The programmer is built into the Generic HID software, so there is not need to jump around between applications, converting file formats, etc, unless you really want to. The Generic HID programmer is built on the dfuprogrammer to perform the programming. The AT90USB1287 comes preloaded with bootloader firmware, and fuses set so that bootloader cannot be accidently erased. The AT90USB1287 can always be reprogrammed.
The programmer is launched from the Microcontroller | Program menu. It launches the following dialog. The Program menu is disabled when the Test panel is active.
The dialog contains the following bits...
|Refresh||The refresh button is used to re-read the list of usb devices connected to the computer and update the status of this dialog box. Normally this isn't needed as refreshes are done automatically every second or so.|
|USB Device Located||The USB Device Located light will be green if it can detect a suitable device. This can either be an active Generic HID device, or an at90usb1287 based device waiting in DFU programming mode.|
|HID Device Mode||If this light is green, a Generic HID device has been found and it is behaving like a HID device.|
|Bootloader Mode||If this light is green, an at90usb1287 based device waiting in DFU programming mode. Hopefully this is a Generic HID device about to be programmed.|
|Start Bootloader||This button is only available if a Generic HID device is detected, and it is in HID mode. Pressing the button will put the device into DFU program mode. It will sit there waiting to be programmed, or restarted.|
|Program||The program button is only available after the device has entered DFU programming mode. Pressing the button will reload the firmware and eeprom of the device to match the input configuration.|
|Restart Device||The program button is only available after the device has entered DFU programming mode. Pressing the button will restart the firmware, returning the device to HID mode. That's what it should do in theory. Sometimes it sticks, can needs to be reset by pressing the RST button on the board, or disconnecting and reconnecting the device.|
|Close||Closes the dialog.|
The programming process is quite simple.
- Bring up the programming dialog.
- Press the "Start Bootloader" button.
- Press the "Program" button.
- Press the "Restart Device" button.
- Return to the Test panel and admire your device.

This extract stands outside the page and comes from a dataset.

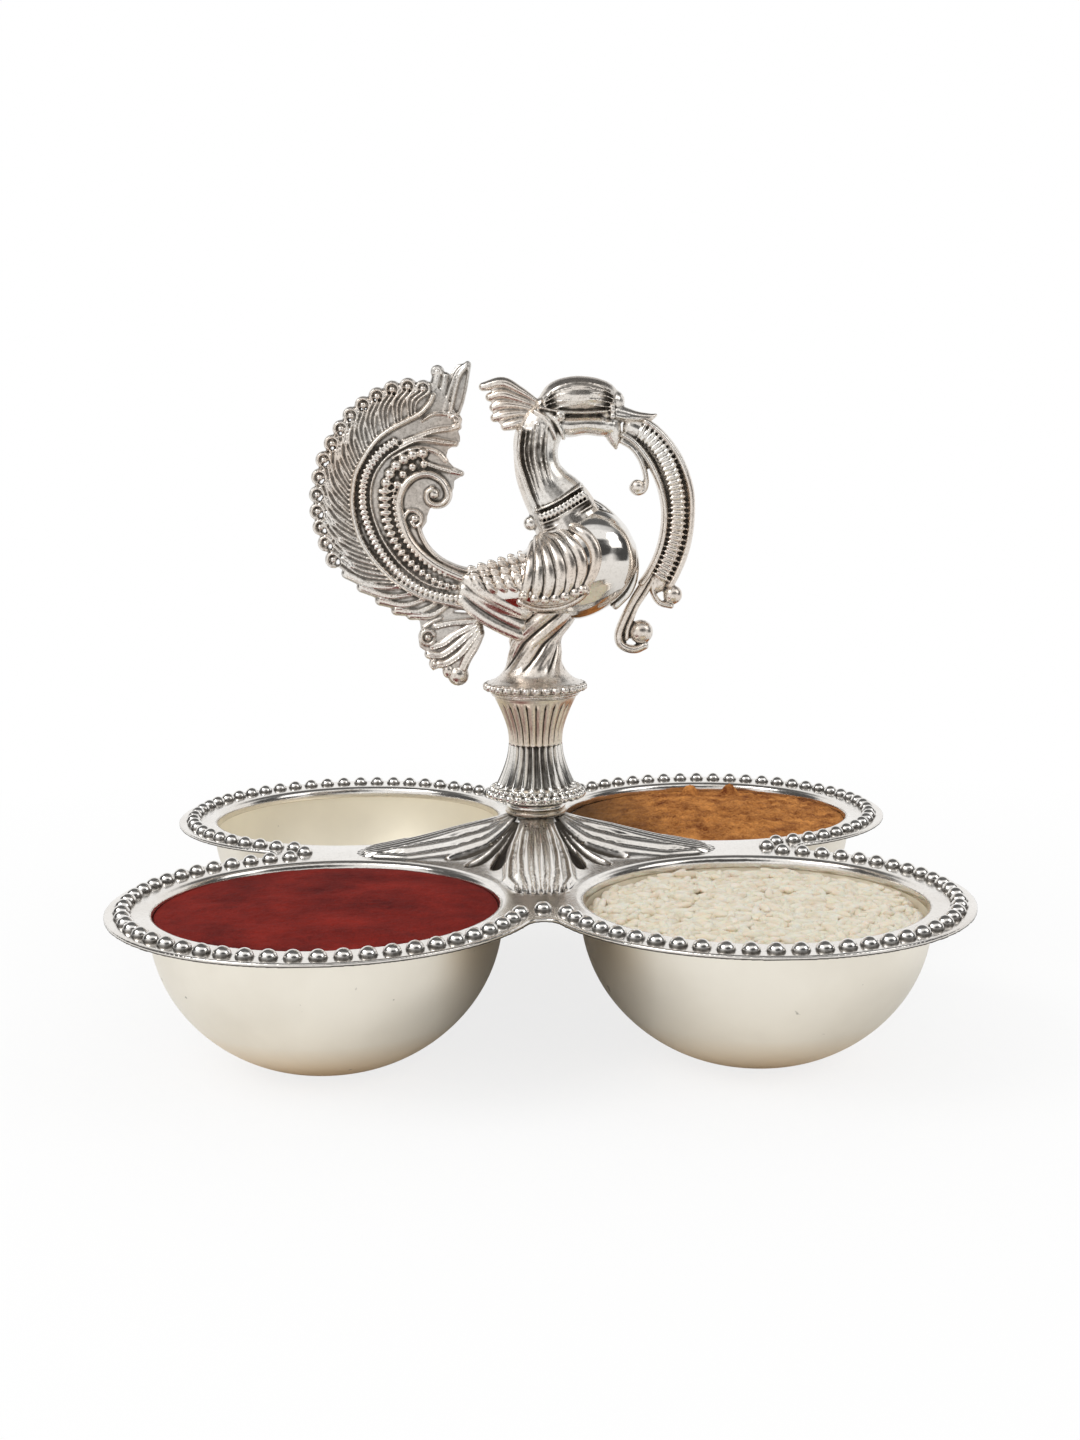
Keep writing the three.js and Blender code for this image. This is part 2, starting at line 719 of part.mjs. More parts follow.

It should be that simple. If the device hasn't been initialised yet, or something just isn't right, program mode can be entered into by using the hardware buttons...
- Press and hold the HWB button.
- Press and release the RST button.
- Release the HWB.
- The Program button should now be enabled. Continue from step 3 above.
Generic HID was originally written as a simple command line based utility. A microcontroller configuration description (.mcd) file would be crafted by hand. Then Generic HID would compile the eeprom file for the application. Then, manually, the firmware and eeprom would be downloaded to the hid device.
Then I thought, a GUI to make the .mcd would be cool! So the current version of Generic HID was born; a GUI editor that generated the mcd file and programmed the device. The .mcd file and the eeprom files are still created, but they are stored in memory. The typical flow goes like this...
So why is this important? The GUI part of GenericHID doesn't yet support all functionality that an .mcd file can. In particular, the GenericHID GUI has fixed upper limits on KeyMatrix, Rotary Switch and Coded Rotary Switch sizes. If you need to exceed these limits, you need to use an .mcd file.
The export command will save the current GUI configuration as an .mcd file. This is a one way export; the .mcd file can only be imported directly into the programming stage. It can't be visually edited again.
The exported .mcd file can be edited using a text editor. It is xml. The schema is documented here, in plain speak.
After the .mcd file has been changed, it can be imported using the Import and Program command.
The Import and Program button will import an mcd file, verify it, create the EEPROM, then enter the program dialog. The regular programming process can then be used to program the Generic HID with the .mcd configuration.